Phase 3: Applying the wax
With the floor now prepared for wax, you can move on to the final phase of the process:
- Read and follow the manufacturer’s instructions if you are using a finish instead of organic wax.
- Sweep and mop the floor until it’s as clean as possible.
- Prepare a fresh sponge mop or flat wax applier mope.
- Line a mop bucket using a garbage bag and fill it with floor wax.
- Apply wax to your mop.
- Apply the wax to one small section of the floor at a time.
- Wait for the wax to completely dry.
- Apply additional layers of wax the same way.
- Wash all tools immediately after use.
- Buff the floor if the wax requires it.
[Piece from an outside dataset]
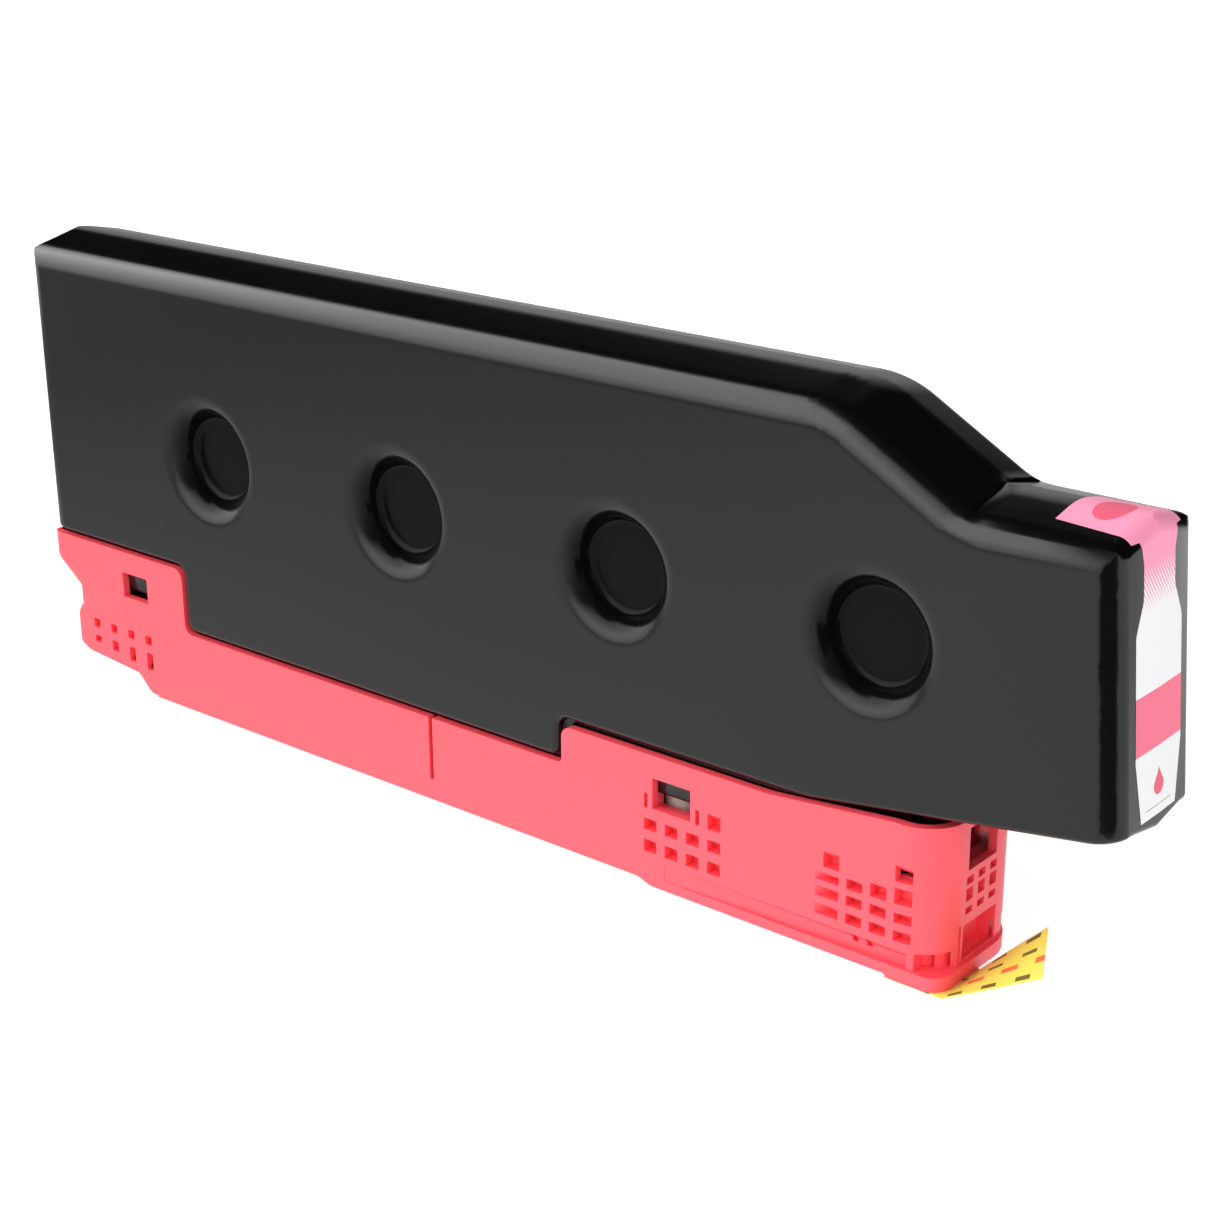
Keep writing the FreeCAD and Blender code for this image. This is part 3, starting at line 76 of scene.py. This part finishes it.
# Camera: it looks along the tank's label end and near side, from a little above
CAMERA_PLACE = (0.3404, -0.3807, 0.2436)
AZIMUTH = math.radians(39.6)
ELEVATION = math.radians(20.55)
ROLL = math.radians(0.28)
FOCAL_PIXELS = 2230
FRAME_PIXELS = 1222
SENSOR_WIDTH = 36.0             # millimetres, as Blender counts them
CLIP = (0.01, 100.0)

# Dimples in the tank's sides: the first one's middle, the step to the next and how many there are
DIMPLE_X = -96.5 * MM
DIMPLE_PITCH = 68.4 * MM
DIMPLE_Z = 76.0 * MM
DIMPLES = 4
DIMPLE_SHADE_START = 17.0 * MM        # from its middle: the painted shade in a dimple starts here,
DIMPLE_SHADE_FULL = 12.0 * MM         # and is full within this

# Blow-moulded tank
SHEEN_AND_DIMPLE_SHADE = (0.5, 0.1)              # specular level on the flat sides, and lowered in the dimples as painted shade
GLOSS = (0.15, 0.21)            # roughness, which varies from patch to patch
PATCHES = 30.0                  # noise scales, per metre
PEEL = 700.0
DIE_LINES = (5.0, 600.0, 600.0)
LINES_SHARE = 0.4               # how high the lines are, with the orange peel at 1
PARTING_HEIGHT = 3.0
PARTING_HALF = 0.3 * MM         # half the parting line's thickness
TANK_BUMP = 0.25 * MM

# Moulded tray
GRAIN = 1500.0
TRAY_BUMP = 0.1 * MM

BUMP_STRENGTH = 0.05
EDGE_ANGLE = 38.0               # degrees: edges sharper than this stay sharp
MERGE = 0.002 * MM              # CAD points closer than this become one
SLIVER = 0.001 * MM             # and edges shorter than this go
TRAY_EDGE = 0.25 * MM           # how far the tray's edges are softened
EVEN_TO = 135.0 * MM            # behind the tank's front corners, whose gloss needs plain smooth shading

# Print on the label, as heights above the table
HATCH_END = 92.2 * MM           # where the hatching runs out into white
HATCH_START = 101.6 * MM
HATCH_PITCH = 1.5 * MM
HATCH_SLANT = 1.4               # slope of the hatching's lines across the label
BAND = (63.2 * MM, 75.4 * MM)
DROP_BOTTOM = 52.8 * MM
DROP_HEIGHT = 6.0 * MM
DROP_WIDTH = 4.2 * MM
DROP_OUTLINE = ((0.1, 0.72), (0.32, 1.0), (0.55, 0.72), (0.8, 0.25))  # shares of its height and half width
RULE_Z = DROP_BOTTOM - 2.2 * MM
RULE_HALF = (5.4 * MM, 0.12 * MM)       # half its length and half its thickness

# Print on the label's top, along X and across
OVAL_LENGTH = 7.4 * MM
OVAL_WIDTH = 12.4 * MM
OVAL_FROM_BACK = 8.0 * MM       # its centre from the label's rear edge
FOLD_BACK = 4.2 * MM            # dashed line across the label, from its front
FOLD_DEPTH = 2.5 * MM           # it goes down the label's shoulders as far as this
FOLD_HALF = 0.25 * MM           # half its thickness
FOLD_DASH = (0.8 * MM, 0.3 * MM)        # half a step, and the half gap in it

# Print on the pull tape, along and across its tab
TAPE_TURN = math.radians(20.0)
TAPE_ROOT = (TAPE_HIGH.x - 19.9 * MM, TAPE_LOW.y + 8.0 * MM, 0.0)
DASH_PITCH = 7.0 * MM
DASH_LENGTH = 3.0 * MM
DASH_GAP = 0.3 * MM             # between a dark dash and a red one, along the tape
TAPE_HALF = 8.0 * MM
TAPE_BORDER = 1.5 * MM
INNER_ROW = 1.8 * MM            # the two rows of marks lie this far from its middle line
DARK_HALF = 0.6 * MM            # half the thickness of a dark mark
RED_HALF = 0.9 * MM

# Light table, seen by gloss to fade towards the cartridge's rear end
TABLE_SIZE = 14.0
TABLE_Z = -0.05 * MM
TABLE_GLOW = 0.85
TABLE_FADE = (-0.45, 0.0)       # the fade's ends along X
TABLE_DIM = 0.1                 # the glow at the far end of it

# Fill lights: name, place and power, turned towards the cartridge
FILL_LIGHTS = (("front fill", (1.4, -0.7, 0.8), 12.5), ("rear fill", (-0.4, 1.6, 0.7), 9.0))
FILL_SIZE = (1.6, 1.2)

# Black flag that darkens the gloss of the tank's near front corner
FLAG_SIZE = 0.12
FLAG_PLACE = (0.2445, -0.0815, 0.06)
FLAG_TURN = math.radians(50)

# Surround: brightnesses, with the light table's at about 1
FRONT = 1.0                     # low in front
SOFT_BOX = 3.7
RIGHT_SKY = 0.3
OVERHEAD = 0.02
WALL = (0.3, 0.75)              # behind, at the horizon and higher up

# Surround: where each change starts and ends, in the direction's parts along X, Y and Z
BEHIND_Y = (0.0, 0.14)
BOX_Z = (-0.1, 0.4)
SKY_Z = (0.1, 0.5)
RIGHT_X = (-0.1, 0.3)
OVERHEAD_Z = (0.82, 0.9)
WALL_Z = (0.0, 0.35)
WALL_X = (-0.4, -0.15)
WALL_TILT = -0.9                # its upper edge leans, as Z plus this times X
WALL_EDGE = (0.9, 1.02)


def hex_colour(code):
    """Linear colour from an sRGB hex value."""
    channels = [int(code[i:i + 2], 16) / 255 for i in (1, 3, 5)]
    return (*[c / 12.92 if c <= 0.04045 else ((c + 0.055) / 1.055) ** 2.4 for c in channels], 1.0)


def add(tree, kind, settings, output=0):
    """Adds a node and returns one output. A setting is a property, an input's value or an output to link."""
    node = tree.nodes.new(kind)
    for name, value in settings.items():
        if isinstance(value, bpy.types.NodeSocket):
            tree.links.new(value, node.inputs[name])
        elif isinstance(name, str) and hasattr(node, name):
            setattr(node, name, value)
        else:
            node.inputs[name].default_value = value
    return node.outputs[output]


def calc(tree, operation, *values):
    """A Math node's result from numbers and other nodes' outputs."""
    return add(tree, "ShaderNodeMath", {"operation": operation, **dict(enumerate(values))})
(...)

This is an important step for obtaining a beautiful shine!
Given the somewhat lengthy and complicated process of floor waxing, there are a handful of questions that often arise. Below we’re going to answer some of the most common in an effort to get you on your way to successful project completion.
How Long Will It Take to Strip a Wax Floor?
It will often take a few rounds in order to completely strip a wax floor. Accounting for the breaks in between, you should anticipate a few hours of time to be spent on the stripping process
Can You Mop Waxed Floors?
No, you should never mop a waxed floor! There are specific cleaning solutions designed for wax flooring that will preserve its quality over time.
How Often Should I Wax Wood Floors?
Generally speaking, you shouldn’t wax your floors more than once every 6-months. For most hardwood floors, a waxing every 12-18 months should be sufficient.
What Dissolves Floor Wax?
There are many chemical compounds that will successfully dissolve floor wax. For a homemade solution, combine two gallons of hot water, two cups of household ammonia, and one cup of powdered dishwasher soap.